Colleen Mindzak of Weirton gave me this recipe from Tea Time magazine. It starts with a box of yellow cake mix and instant pudding and two types of chocolates are added to make it delicious, if you are a chocolate lover. I like the title of the recipe.

Days of Wine and Roses Cake

Box of yellow cake mix

Small box instant vanilla pudding

1/2 cup vegetable oil

1/2 cup water

8-ounce carton sour cream

4 eggs

6-ounce bag semi-sweet chocolate chips

Bar German sweet chocolate, softened

Powdered sugar

Preheat oven to 350 degrees. Combine cake mix, pudding mix, vegetable oil, water, sour cream and eggs in a mixing bowl. Mix at medium speed for 2 minutes. Fold in chocolate chips and chopped German sweet chocolate bar. Pour into a greased and sugared bundt pan. Bake for 45 to 50 minutes. Dust with powdered sugar before serving.
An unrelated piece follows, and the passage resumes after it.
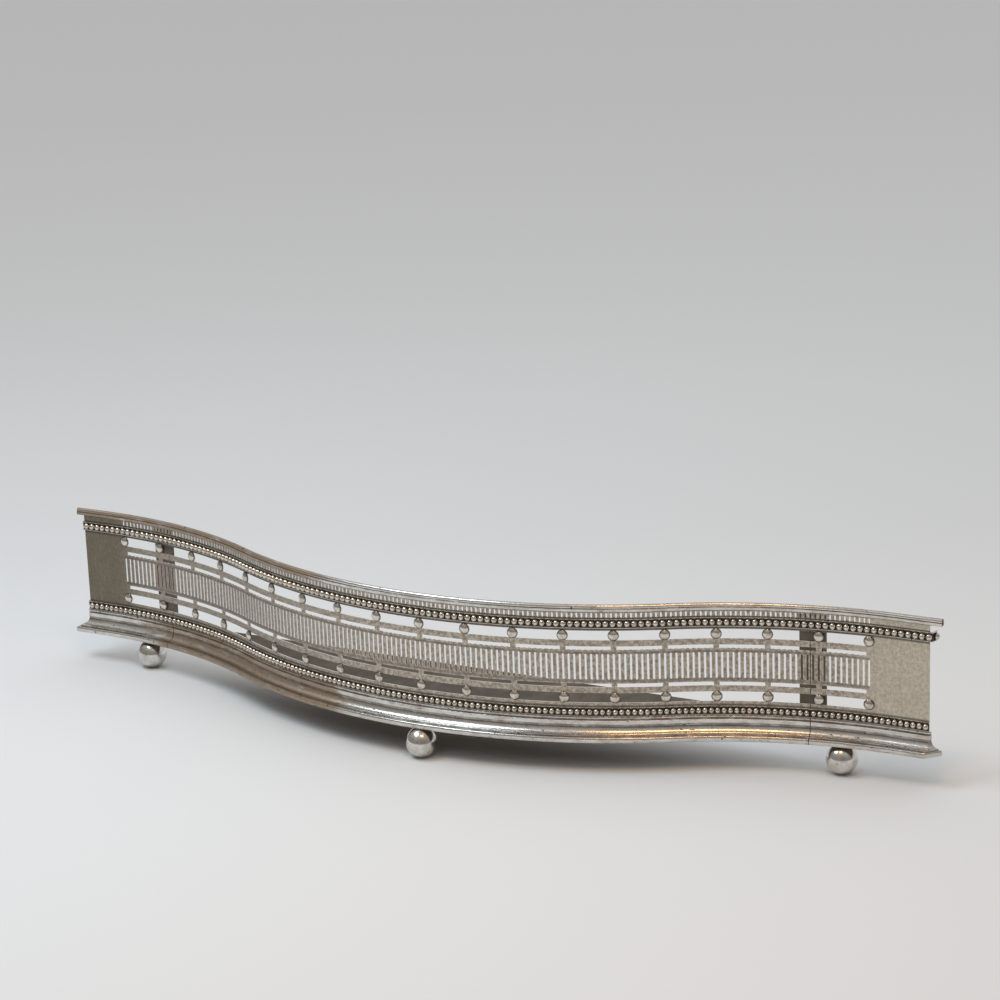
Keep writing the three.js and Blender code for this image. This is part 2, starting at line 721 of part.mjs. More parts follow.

Note: The hollow center of the cake could be filled with hulled, whole strawberries and a bowl of fresh, whipped cream could be an accompaniment.


If you long for a lower calorie dessert with 6 grams of fat and low sugar, you could try this while others are eating the richer desserts. It is from a Hungry Girl column.

Freezy Peanut Butter and Chocolate Squares

1/2 cup reduced-fat creamy peanut butter

4 ounces fat-free cream cheese

1/4 cup powdered sugar

1/2 cup light vanilla soymilk

1 cup fat-free whipped topping, thawed

8 chocolate graham crackers, crushed

2 tablespoons light chocolate syrup

Extra whipped topping

In a large bowl, combine peanut butter with cream cheese. With an electric mixer set to medium speed, beat until smooth and uniform. Reduce speed to low. Continue to beat while gradually adding powdered sugar, followed by soymilk. Beat until smooth, 2 to 3 minutes. Fold in whipped topping until uniform. Pour into an 8-by-8-inch glass pan. Top with crushed graham cracker crumbs and drizzle with chocolate syrup. Cover and freeze until firm, at least 3 1/2 hours. Makes nine servings at 145 calories per serving.

Note: Regular milk can be used to replace the soymilk, and the mixture can be put into a 9-inch glass pie pan as well and then be cut into wedges like a pie.